Жалоба героя живописна, она передана традиционно (даже народно-поэтически) — “комар пропоет”. Но разница в четыре этажа между тем параллелизмом, который может быть в народной песне, и той тонкой игрой, которую ведет Фет: возвратная форма глагола (“плачась”) обозначает жалобу, ни к кому не обращенную. Дело опять в самих словах, в их стяжениях: листок свалится (не “клонится”, не “обронит”): здесь и по-житейски просто, и небывало уныло. Глагол отнесен в будущее время, как возможность (все только ожидание). Слух растет (так герой обращается только в одну из своих возможностей, и это его качество сравнивается с природным, но сравнение почти лишнее, потому что живописна седьмая строка, а в восьмой только условие, которое сопротивляется вычитанию, — такая дань традиции).
Романтическая струна и сельская ель, хриплый зов коростеля (но пространство всегда построено без учета символического ряда, местоположение этого коростеля такое, что он становится видимым тому, кто не поддается полному отождествлению с говорящим субъектом). Дело еще в том шуме, который рождают буквы: песенка забывается в этом жалобном рокоте, не монотонном (как в народной песне), но всеобъемлющем, хрипит сам словарь, сам язык (принадлежащий Фету, а не традиции).

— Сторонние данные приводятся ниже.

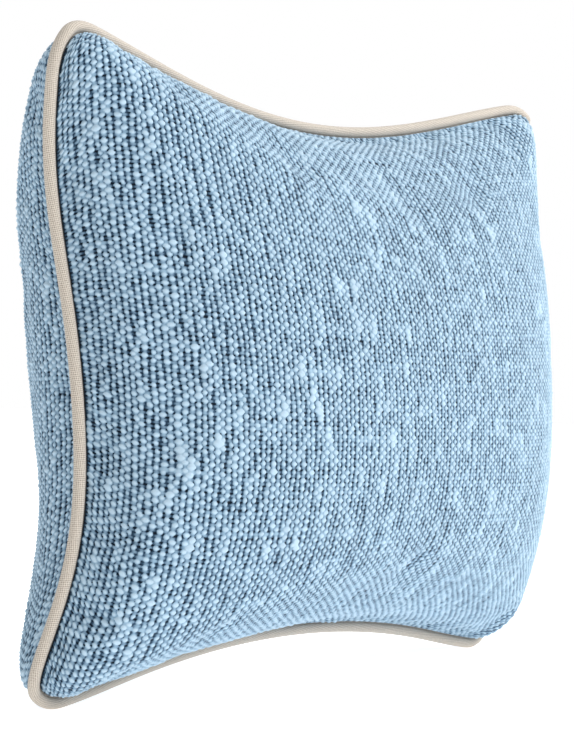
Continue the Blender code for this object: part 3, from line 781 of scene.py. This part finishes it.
def bias_woven_cotton(name, pale, dark, across_mm, bump_mm=0.12):
    """Fine plain-woven cotton cut on the bias, so its threads cross the tube slantwise."""
    finish, tree, shader = new_finish(name, Roughness=0.82, Sheen_Weight=0.15, Specular_IOR_Level=0.25)
    thread = add_node(tree, "ShaderNodeUVMap", uv_map="thread_mm").outputs["UV"]
    slanting = {"Vector": thread, "Rotation": (0, 0, math.radians(38))}
    slant = add_node(tree, "ShaderNodeMapping", slanting).outputs["Vector"]
    part = add_node(tree, "ShaderNodeSeparateXYZ", {0: slant})
    waves = []
    for axis in ("X", "Y"):
        sockets = {0: part.outputs[axis], 1: 2 * math.pi / across_mm}
        turn = add_node(tree, "ShaderNodeMath", sockets, operation="MULTIPLY").outputs[0]
        waves.append(add_node(tree, "ShaderNodeMath", {0: turn}, operation="SINE").outputs[0])
    weave = add_node(tree, "ShaderNodeMath", {0: waves[0], 1: waves[1]}, operation="MULTIPLY").outputs[0]
    weave = add_node(tree, "ShaderNodeMath", {0: weave, 1: 0.5, 2: 0.5}, operation="MULTIPLY_ADD").outputs[0]
    fleck = noise(tree, slant, 1.1, 3.0, 0.7)
    mixed = add_node(tree, "ShaderNodeMath", {0: fleck, 1: 1.0, 2: -0.35}, operation="MULTIPLY_ADD").outputs[0]
    mixed = add_node(tree, "ShaderNodeMath", {0: weave, 1: 0.75, 2: mixed}, operation="MULTIPLY_ADD").outputs[0]
    tree.links.new(ramp(tree, mixed, (0.0, dark), (0.75, pale)), shader.inputs["Base Color"])
    bump = add_node(tree, "ShaderNodeBump", {"Height": mixed, "Strength": 0.7, "Distance": bump_mm * MM})
    tree.links.new(bump.outputs["Normal"], shader.inputs["Normal"])
    return finish


def spun_thread(name, colour, dark, scale):
    """Spun or twisted fibre without a weave: matt, with short uneven fibres."""
    finish, tree, shader = new_finish(name, Roughness=0.9, Sheen_Weight=0.2, Specular_IOR_Level=0.2)
    place = add_node(tree, "ShaderNodeTexCoord").outputs["Object"]
    fibre = noise(tree, place, scale, 4.0, 0.65)
    tree.links.new(ramp(tree, fibre, (0.3, dark), (0.7, colour)), shader.inputs["Base Color"])
    bump = add_node(tree, "ShaderNodeBump", {"Height": fibre, "Strength": 0.6, "Distance": 0.3 * MM})
    tree.links.new(bump.outputs["Normal"], shader.inputs["Normal"])
    return finish


def woven_zip_tape():
    """Polyester zip tape: a fine close twill, slightly glossy, with herringbone ribs 0.8 mm apart."""
    finish, tree, shader = new_finish("woven_polyester_tape", Roughness=0.6, Specular_IOR_Level=0.4)
    place = add_node(tree, "ShaderNodeTexCoord").outputs["Object"]
    rib_gap, waves_per_scale = 0.0008, 20
    sockets = {"Vector": place, "Scale": 1 / (rib_gap * waves_per_scale), "Distortion": 0.6, "Detail": 1.0}
    rib = add_node(tree, "ShaderNodeTexWave", sockets, wave_type="BANDS", bands_direction="DIAGONAL")
    tree.links.new(ramp(tree, rib.outputs["Fac"], (0.0, "#4f708c"), (1.0, "#7d9fba")), shader.inputs["Base Color"])
    bump = add_node(tree, "ShaderNodeBump", {"Height": rib.outputs["Fac"], "Strength": 0.4, "Distance": 0.1 * MM})
    tree.links.new(bump.outputs["Normal"], shader.inputs["Normal"])
    return finish


def drawn_nylon():
    """Nylon coil wire: drawn smooth, dyed with the tape, with a soft plastic gloss."""
    finish, tree, shader = new_finish("drawn_nylon_wire", Roughness=0.35, IOR=1.53)
    place = add_node(tree, "ShaderNodeTexCoord").outputs["Object"]
    haze = add_node(tree, "ShaderNodeTexNoise", {"Vector": place, "Scale": 900.0, "Detail": 2.0}).outputs["Fac"]
    tree.links.new(ramp(tree, haze, (0.3, "#5c7f9d"), (0.7, "#7396b3")), shader.inputs["Base Color"])
    rough = add_node(tree, "ShaderNodeMapRange", {"Value": haze, "To Min": 0.28, "To Max": 0.45}).outputs["Result"]
    tree.links.new(rough, shader.inputs["Roughness"])
    return finish


def die_cast_zinc():
    """Zinc alloy, die cast, tumbled and nickel plated: satin, with faint tumbling marks."""
    finish, tree, shader = new_finish("die_cast_zinc", Metallic=1.0, Roughness=0.3)
    place = add_node(tree, "ShaderNodeTexCoord").outputs["Object"]
    marks = noise(tree, place, 1400.0, 4.0, 0.7)
    tree.links.new(ramp(tree, marks, (0.2, "#a6a8aa"), (0.8, "#c9cbcd")), shader.inputs["Base Color"])
    rough = add_node(tree, "ShaderNodeMapRange", {"Value": marks, "To Min": 0.22, "To Max": 0.42}).outputs["Result"]
    tree.links.new(rough, shader.inputs["Roughness"])
    bump = add_node(tree, "ShaderNodeBump", {"Height": marks, "Strength": 0.25, "Distance": 0.04 * MM})
    tree.links.new(bump.outputs["Normal"], shader.inputs["Normal"])
    return finish


def matt_white_board():
    """The floor: matt white board, brightly lit."""
    finish, tree, shader = new_finish("matt_white_board", Roughness=0.95, Specular_IOR_Level=0.1)
    shader.inputs["Base Color"].default_value = paint("#f7f7f7")
    shader.inputs["Emission Color"].default_value = (1.0, 1.0, 1.0, 1.0)
    shader.inputs["Emission Strength"].default_value = 0.70
    return finish


def dress(thing, finish):
    thing.data.materials.clear()
    thing.data.materials.append(finish)


cover_cloth, coil_wire = slub_woven_cotton(), drawn_nylon()
piping_cloth = bias_woven_cotton("bias_woven_cotton", "#cdc4b8", "#6f6458", 1.5)
sheeting = bias_woven_cotton("plain_cotton_sheeting", "#f4f3ee", "#dad8cf", 0.9, 0.08)
cord_cotton = spun_thread("twisted_cotton_cord", "#efece2", "#cfcabb", 2500.0)
fibre = spun_thread("carded_polyester_fibre", "#fafafa", "#dcdde0", 260.0)
for thing, node, finish, slot in (
    (cover_front, "front_panel", cover_cloth, "slub_cloth"),
    (cover_back, "back_panel", cover_cloth, "slub_cloth"),
    (piping, "piping_cover", piping_cloth, "piping_twill"),
    (cord, "piping_cord", cord_cotton, "cotton_cord"),
    (pad_front, "insert_front_panel", sheeting, "cotton_sheeting"),
    (pad_back, "insert_back_panel", sheeting, "cotton_sheeting"),
    (filling, "insert_filling", fibre, "polyester_fibre"),
    (coil_front, "zip_coil_front", coil_wire, "nylon_coil"),
    (coil_back, "zip_coil_back", coil_wire, "nylon_coil"),
):
    dress(thing, finish)
    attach(thing, "cushion")
    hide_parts(node)
dress(stitches, spun_thread("spun_polyester_thread", "#8fb0ca", "#6b8ca8", 3000.0))
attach(stitches, "cushion")

tape_finish, zinc_finish = woven_zip_tape(), die_cast_zinc()
for node, finish in (
    ("zip_tape_front", tape_finish), ("zip_tape_back", tape_finish), ("zip_slider", zinc_finish),
    ("zip_pull_tab", zinc_finish), ("zip_stop_closed", zinc_finish), ("zip_stop_open", zinc_finish),
):
    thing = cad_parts[node]
    for place in thing.material_slots:
        place.link = "OBJECT"
        place.material = finish
    if finish is zinc_finish:
        bevel = thing.modifiers.new("tumbled edges", "BEVEL")
        bevel.width, bevel.segments, bevel.limit_method = 0.12 * MM, 2, "ANGLE"


# ---------------------------------------------------------------- studio

FLOOR_RADIUS, FLOOR_SIDES, FLOOR_Z = 9, 96, -0.0002
floor_mesh = bpy.data.meshes.new("floor")
turns = np.arange(FLOOR_SIDES) * 2 * np.pi / FLOOR_SIDES
rim = [(FLOOR_RADIUS * math.cos(t), FLOOR_RADIUS * math.sin(t), FLOOR_Z) for t in turns]
floor_mesh.from_pydata(rim, [], [list(range(FLOOR_SIDES))])
floor = bpy.data.objects.new("floor", floor_mesh)
bpy.context.scene.collection.objects.link(floor)
dress(floor, matt_white_board())

MIDDLE = Vector((0.0, 0.0, HEIGHT / 2))


def towards(azimuth, rise):
    """The direction at an angle round from the front, and an angle up, in radians."""
    level = math.cos(rise)
    return Vector((math.sin(azimuth) * level, -math.cos(azimuth) * level, math.sin(rise)))


def softbox(name, azimuth, elevation, distance, size, power):
    """A round white softbox aimed at the cushion's middle."""
    lamp = bpy.data.lights.new(name, "AREA")
    lamp.shape, lamp.size, lamp.energy = "DISK", size, power
    holder = bpy.data.objects.new(name, lamp)
    holder.location = MIDDLE + distance * towards(math.radians(azimuth), math.radians(elevation))
    holder.rotation_euler = (MIDDLE - holder.location).to_track_quat("-Z", "Y").to_euler()
    bpy.context.scene.collection.objects.link(holder)


softbox("key_front", 10, 36, 2.6, 1.2, 34)
softbox("fill_right", 66, 30, 2.6, 1.4, 27)
softbox("top", 0, 82, 2.4, 1.8, 17)

world = bpy.data.worlds.new("white_studio")
bpy.context.scene.world = world
world.use_nodes = True
glow = world.node_tree
glow.nodes["Background"].inputs["Color"].default_value = (1.0, 1.0, 1.0, 1.0)
seen = add_node(glow, "ShaderNodeLightPath").outputs["Is Camera Ray"]
strength = add_node(glow, "ShaderNodeMapRange", {"Value": seen, "To Min": 0.55, "To Max": 1.0}).outputs["Result"]
glow.links.new(strength, glow.nodes["Background"].inputs["Strength"])
bpy.context.scene.view_settings.view_transform = "Standard"

# ---------------------------------------------------------------- camera

CAMERA_AZIMUTH, CAMERA_RISE, CAMERA_ROLL = -1.0294, -0.0017, 0.0284
CAMERA_DISTANCE, CAMERA_LENS_MM, SENSOR_HEIGHT_MM = 1.6147, 91.6208, 24.0
CAMERA_TARGET = Vector((-0.0219, 0.0, 0.1817))

lens = bpy.data.cameras.new("camera")
lens.sensor_fit, lens.sensor_height = "VERTICAL", SENSOR_HEIGHT_MM
lens.lens = CAMERA_LENS_MM
lens.clip_start, lens.clip_end = 0.05, 60
back = towards(CAMERA_AZIMUTH, CAMERA_RISE)
right = Vector((math.cos(CAMERA_AZIMUTH), math.sin(CAMERA_AZIMUTH), 0.0))
above = back.cross(right)
rolled_right = right * math.cos(CAMERA_ROLL) + above * math.sin(CAMERA_ROLL)
rolled_above = above * math.cos(CAMERA_ROLL) - right * math.sin(CAMERA_ROLL)
camera = bpy.data.objects.new("camera", lens)
spin = Matrix((rolled_right, rolled_above, back)).transposed().to_4x4()
camera.matrix_world = Matrix.Translation(CAMERA_TARGET + back * CAMERA_DISTANCE) @ spin
bpy.context.scene.collection.objects.link(camera)
bpy.context.scene.camera = camera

Тишина, рождаемая природой, внезапная гармония утихомирившегося пейзажа — облегченный вздох и подарок — наверное (то есть наверняка) — ты, явление желанного.
Иннокентий Анненский
Анненский бывает очень напряжен. Местами эта “школярская” поэзия не звучит, утяжеленная традицией, Лермонтовым или Блоком. Чужое слово в новом словаре неизбежно остывает, лишается необходимой непосредственности. Но скрытая сила — в композиционном сдвиге, когда в провале между словами начинает обнажаться другой мир, понятый вновь или вдруг, ощущаемый каким-то особым, чистым глазом. Это всегда похоже на откровение, на причастие, возможное только в стихотворении мастера, познавшего закон или нашедшего лазейку, пусть нечаянно: это обнажение — и только оно и есть искусство, его правда и страдание.
Nox vitae2
Отрадна тень, пока крушин
Вливает кровь в хлороз жасмина…
Но… ветер… клены… шум вершин
С упреком давнего помина…
Но… в блекло-призрачной луне
Воздушно-черный стан растений,
И вы, на мрачной белизне
Ветвей тоскующие тени!
Как странно слиты сад и твердь
Своим безмолвием суровым,
Как ночь напоминает смерть
Всем, даже выцветшим покровом.
А все ведь только что сейчас
Лазурно было здесь, что нужды?
О тени, я не знаю вас,
Вы так глубоко сердцу чужды.
Неужто ж точно, боже мой,
Я здесь любил, я здесь был молод,
И дальше некуда?.. Домой
Пришел я в этот лунный холод?
(Из книги “Кипарисовый ларец”, 1910)
Картина почти неясна, хотя тайна поэзии есть ясность. То, что непредставимо глазами, является в слове, в шевелении языка, который обнажает свои возможности.
Картина сумерек дана не сразу, но как возвращение (воспоминание) к тому состоянию, которое отрадно, — крушин и жасмин (уже тронутый болезненным хлорозом), соединенные тенью, похожей на пятно крови. Этот мир страшен (несколько картинно, во вкусе начала века), но не перевернут.
Что-то происходит с миром, который меняется, начинается таинственное шевеление — ветер — упрек и напоминание.
Пейзаж стянут в геометрию почти заприродную, черные извивы и тени на/в белом круге.
Сад (земля с ее изобилием) и твердь (небо, меняющее мир) не соперничают и не отражаются — они связаны через это ощущение конца бытия, где нет слова и цвета.